Mr Crowe's attempt on a Northern accent in Robin Hood is not of a Dick van Dyke order of badness, but the Irish undertow is unmistakable. It is curious that he thought himself better placed to judge the accuracy of the impersonation than a native Englishman, but there it is. Anyway, nobody has the least idea how a Dark Ages North England bandit would have spoken – probably not very much like a cross between Michael Parkinson and Graham Norton at all.

Bringing a touch of class to the Peak District

Last week, an English family on a sailing holiday in the South Atlantic hit an iceberg and had to be rescued by the Royal Navy. Worldwide interest in the family was piqued when it turned out that the parents went around calling themselves the Lord and Lady of Hollinsclough. They live in Chel- morton, in the Peak District, and are local philanthropists, or "overwhelming," "pushy" and "Lord and Lady Delusions of Grandeur," depending on whom you speak to.

Of course, they are not peers at all, but plain old Carl Lomas and Tracey Worth. They paid £8,000 or thereabouts in 1999 for the title of Lord of the Manor of Hollinsclough, buying it off a company called the Manorial Society of Great Britain, which operates from an address in Kennington Road in London SE11.

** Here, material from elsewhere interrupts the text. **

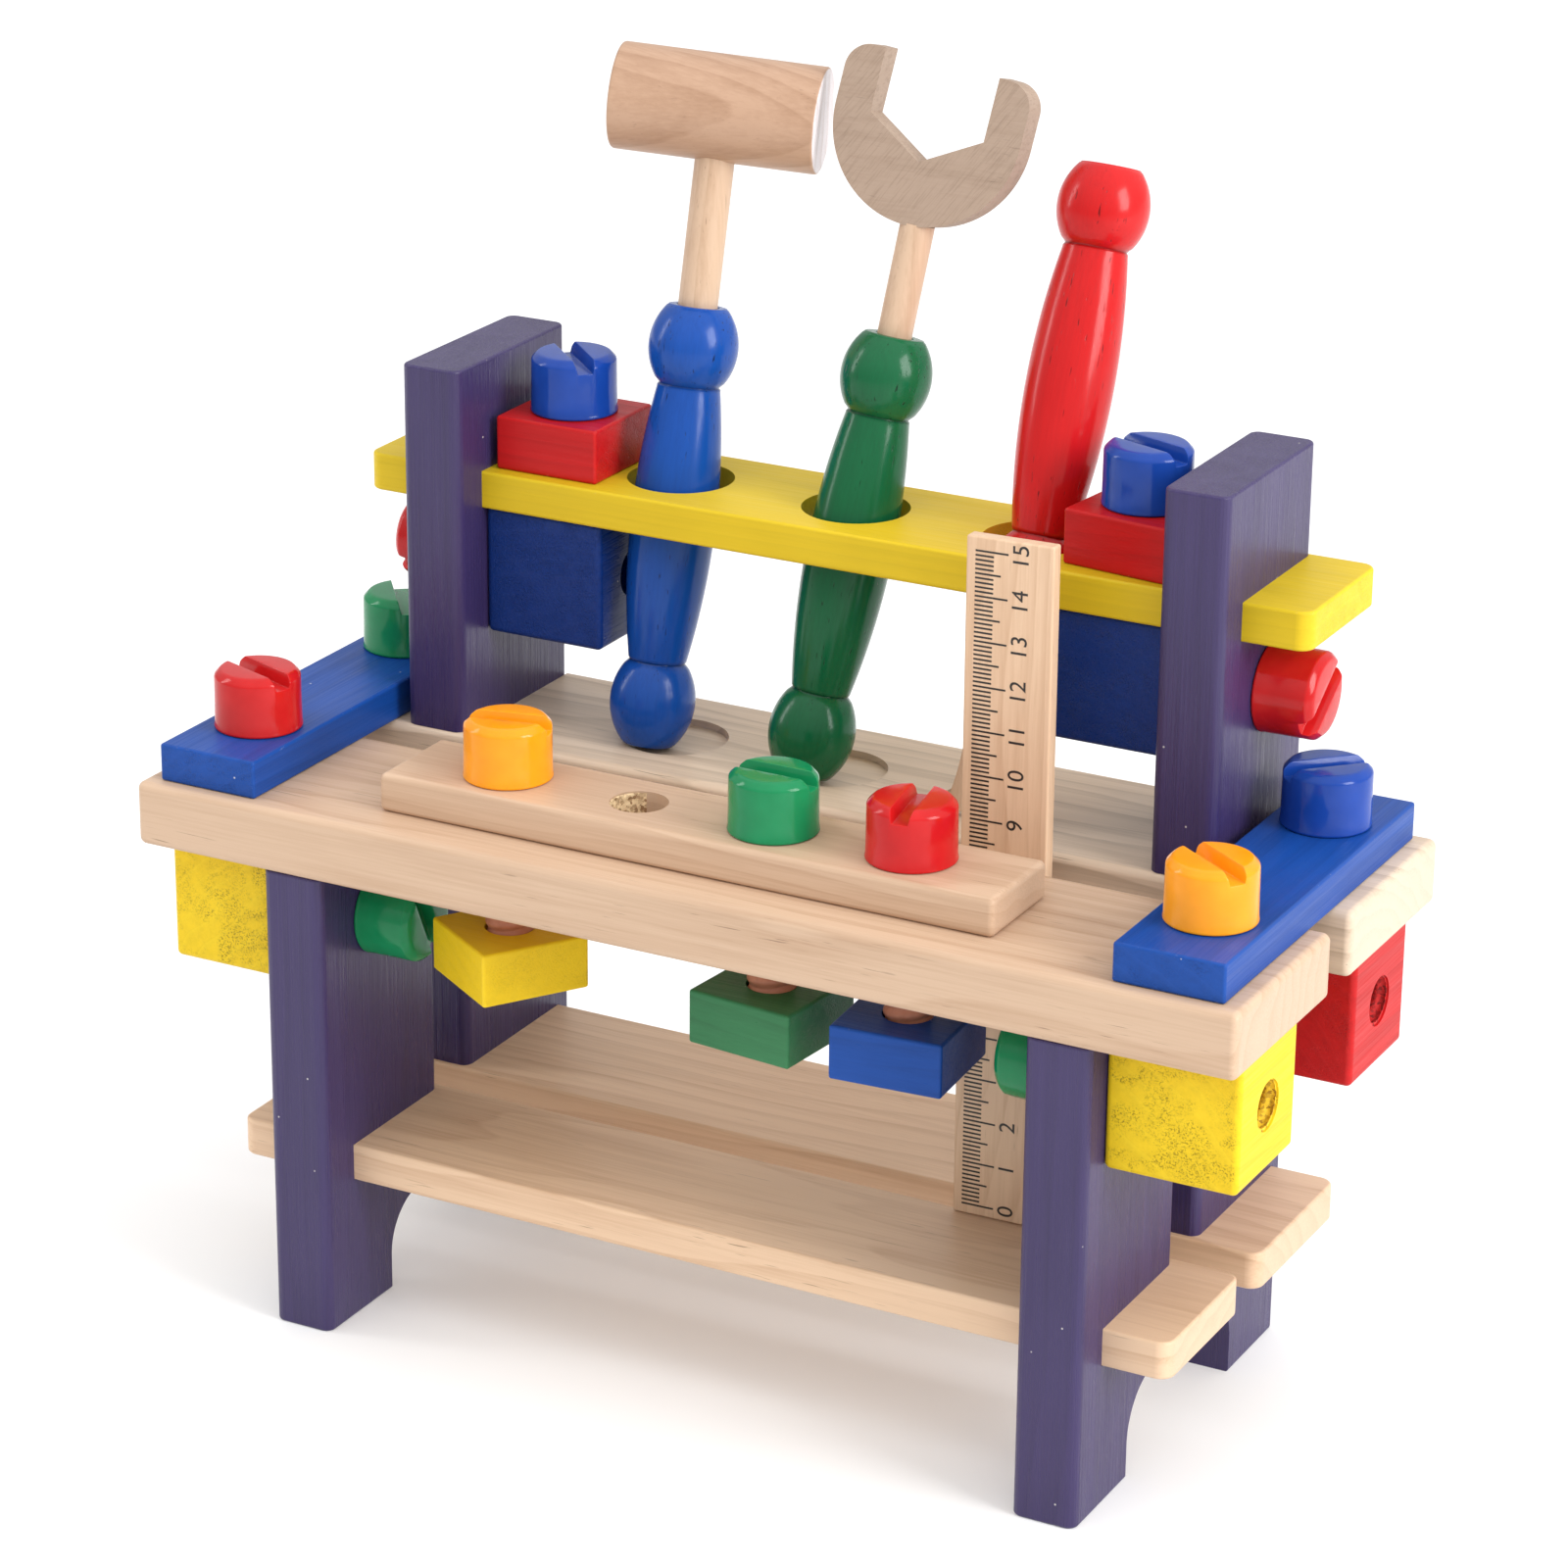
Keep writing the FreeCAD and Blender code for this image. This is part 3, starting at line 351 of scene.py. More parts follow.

The title is meaningless, and socially worthless, since everyone knows the difference between the Duke of Devonshire and someone who paid the price of an Ikea kitchen for a piece of paper. I doubt it would get you a better table in Pizza Express.

It seems harmless enough, however. Carl and Tracey like to call themselves Lord and Lady Hollinsclough. The owner of Fulham football club has improved his name into Mohammed al-Fayed. An old friend of mine is often referred to, by his circle, as the Duchess of Arlingtonia. Now that the House of Lords is being transformed out of recognition, why doesn't the state take over the business of the Manorial Society of Great Britain, and flog meaningless but sonorous titles to the gullible? A million quid for a barony, 10 million if, like me, you've always rather fancied being Duke of Battersea.